> [TASK REQUIREMENTS] Return only the lines from the top of the material through the line marked by "rim_rise = 13; // [10:1:28]", unaltered.

⁂

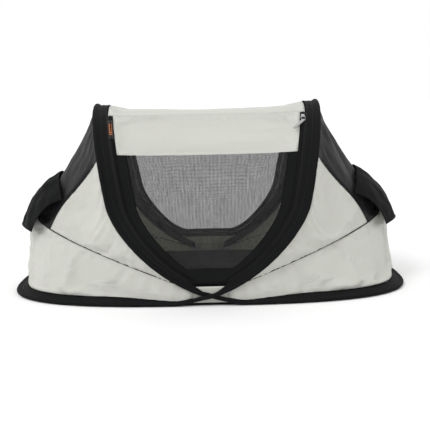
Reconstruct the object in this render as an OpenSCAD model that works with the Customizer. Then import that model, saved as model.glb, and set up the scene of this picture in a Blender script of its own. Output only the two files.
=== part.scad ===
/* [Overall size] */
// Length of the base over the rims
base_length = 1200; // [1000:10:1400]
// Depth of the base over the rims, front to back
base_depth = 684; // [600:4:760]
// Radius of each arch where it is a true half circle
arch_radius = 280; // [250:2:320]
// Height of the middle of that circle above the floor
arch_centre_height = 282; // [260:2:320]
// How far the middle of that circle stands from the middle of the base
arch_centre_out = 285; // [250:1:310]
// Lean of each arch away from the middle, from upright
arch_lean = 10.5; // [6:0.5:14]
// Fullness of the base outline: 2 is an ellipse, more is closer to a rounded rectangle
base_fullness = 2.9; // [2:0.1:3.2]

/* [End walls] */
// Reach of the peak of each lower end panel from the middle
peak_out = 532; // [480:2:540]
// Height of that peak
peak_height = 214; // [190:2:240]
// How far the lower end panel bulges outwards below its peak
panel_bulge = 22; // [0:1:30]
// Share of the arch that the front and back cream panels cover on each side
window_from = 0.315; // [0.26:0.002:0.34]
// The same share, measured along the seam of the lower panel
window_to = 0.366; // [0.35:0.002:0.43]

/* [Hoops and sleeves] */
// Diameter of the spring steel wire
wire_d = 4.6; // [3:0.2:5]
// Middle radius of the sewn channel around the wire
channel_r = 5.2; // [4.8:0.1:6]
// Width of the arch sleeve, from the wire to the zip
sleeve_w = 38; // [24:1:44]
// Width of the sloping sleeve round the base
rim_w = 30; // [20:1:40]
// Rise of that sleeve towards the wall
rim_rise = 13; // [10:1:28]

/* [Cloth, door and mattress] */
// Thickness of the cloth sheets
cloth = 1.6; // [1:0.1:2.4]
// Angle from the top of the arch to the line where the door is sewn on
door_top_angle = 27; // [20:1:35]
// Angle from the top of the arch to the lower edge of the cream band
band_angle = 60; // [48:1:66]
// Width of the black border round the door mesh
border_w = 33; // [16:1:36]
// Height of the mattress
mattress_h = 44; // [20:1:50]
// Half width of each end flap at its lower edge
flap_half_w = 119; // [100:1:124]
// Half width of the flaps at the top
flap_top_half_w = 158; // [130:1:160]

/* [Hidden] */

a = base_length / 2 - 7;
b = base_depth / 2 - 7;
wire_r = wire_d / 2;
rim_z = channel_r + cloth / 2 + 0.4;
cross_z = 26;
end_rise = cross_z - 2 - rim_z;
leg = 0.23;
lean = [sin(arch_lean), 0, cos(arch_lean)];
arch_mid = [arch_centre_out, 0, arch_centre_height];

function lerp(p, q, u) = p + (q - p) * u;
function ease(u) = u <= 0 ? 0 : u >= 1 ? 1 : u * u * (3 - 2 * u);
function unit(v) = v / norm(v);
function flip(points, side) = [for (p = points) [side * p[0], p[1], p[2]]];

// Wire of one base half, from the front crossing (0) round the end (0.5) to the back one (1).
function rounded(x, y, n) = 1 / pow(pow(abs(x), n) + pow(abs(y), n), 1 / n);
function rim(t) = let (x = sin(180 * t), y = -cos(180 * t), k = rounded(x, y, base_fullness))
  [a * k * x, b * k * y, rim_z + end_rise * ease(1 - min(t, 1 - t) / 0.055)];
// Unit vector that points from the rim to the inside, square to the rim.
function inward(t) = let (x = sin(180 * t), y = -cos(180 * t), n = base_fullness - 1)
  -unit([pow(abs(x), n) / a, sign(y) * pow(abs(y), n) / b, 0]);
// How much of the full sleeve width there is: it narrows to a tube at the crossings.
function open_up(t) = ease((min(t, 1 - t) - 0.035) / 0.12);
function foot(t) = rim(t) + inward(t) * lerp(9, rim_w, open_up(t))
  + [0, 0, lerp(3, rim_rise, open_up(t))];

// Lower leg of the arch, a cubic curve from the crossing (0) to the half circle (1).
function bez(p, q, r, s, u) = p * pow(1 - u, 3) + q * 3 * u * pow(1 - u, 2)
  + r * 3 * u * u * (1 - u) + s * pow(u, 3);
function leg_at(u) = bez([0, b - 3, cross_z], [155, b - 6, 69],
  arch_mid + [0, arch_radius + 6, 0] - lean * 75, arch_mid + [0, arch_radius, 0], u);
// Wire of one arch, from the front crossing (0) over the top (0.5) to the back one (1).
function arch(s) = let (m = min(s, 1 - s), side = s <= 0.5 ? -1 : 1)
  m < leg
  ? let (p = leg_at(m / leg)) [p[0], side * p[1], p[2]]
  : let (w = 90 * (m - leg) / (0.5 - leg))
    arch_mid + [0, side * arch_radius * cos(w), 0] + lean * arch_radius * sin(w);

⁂

> [RIGHT ANSWER]
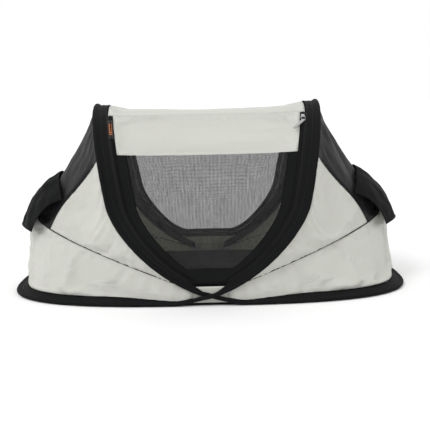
Reconstruct the object in this render as an OpenSCAD model that works with the Customizer. Then import that model, saved as model.glb, and set up the scene of this picture in a Blender script of its own. Output only the two files.
=== part.scad ===
/* [Overall size] */
// Length of the base over the rims
base_length = 1200; // [1000:10:1400]
// Depth of the base over the rims, front to back
base_depth = 684; // [600:4:760]
// Radius of each arch where it is a true half circle
arch_radius = 280; // [250:2:320]
// Height of the middle of that circle above the floor
arch_centre_height = 282; // [260:2:320]
// How far the middle of that circle stands from the middle of the base
arch_centre_out = 285; // [250:1:310]
// Lean of each arch away from the middle, from upright
arch_lean = 10.5; // [6:0.5:14]
// Fullness of the base outline: 2 is an ellipse, more is closer to a rounded rectangle
base_fullness = 2.9; // [2:0.1:3.2]

/* [End walls] */
// Reach of the peak of each lower end panel from the middle
peak_out = 532; // [480:2:540]
// Height of that peak
peak_height = 214; // [190:2:240]
// How far the lower end panel bulges outwards below its peak
panel_bulge = 22; // [0:1:30]
// Share of the arch that the front and back cream panels cover on each side
window_from = 0.315; // [0.26:0.002:0.34]
// The same share, measured along the seam of the lower panel
window_to = 0.366; // [0.35:0.002:0.43]

/* [Hoops and sleeves] */
// Diameter of the spring steel wire
wire_d = 4.6; // [3:0.2:5]
// Middle radius of the sewn channel around the wire
channel_r = 5.2; // [4.8:0.1:6]
// Width of the arch sleeve, from the wire to the zip
sleeve_w = 38; // [24:1:44]
// Width of the sloping sleeve round the base
rim_w = 30; // [20:1:40]
// Rise of that sleeve towards the wall
rim_rise = 13; // [10:1:28]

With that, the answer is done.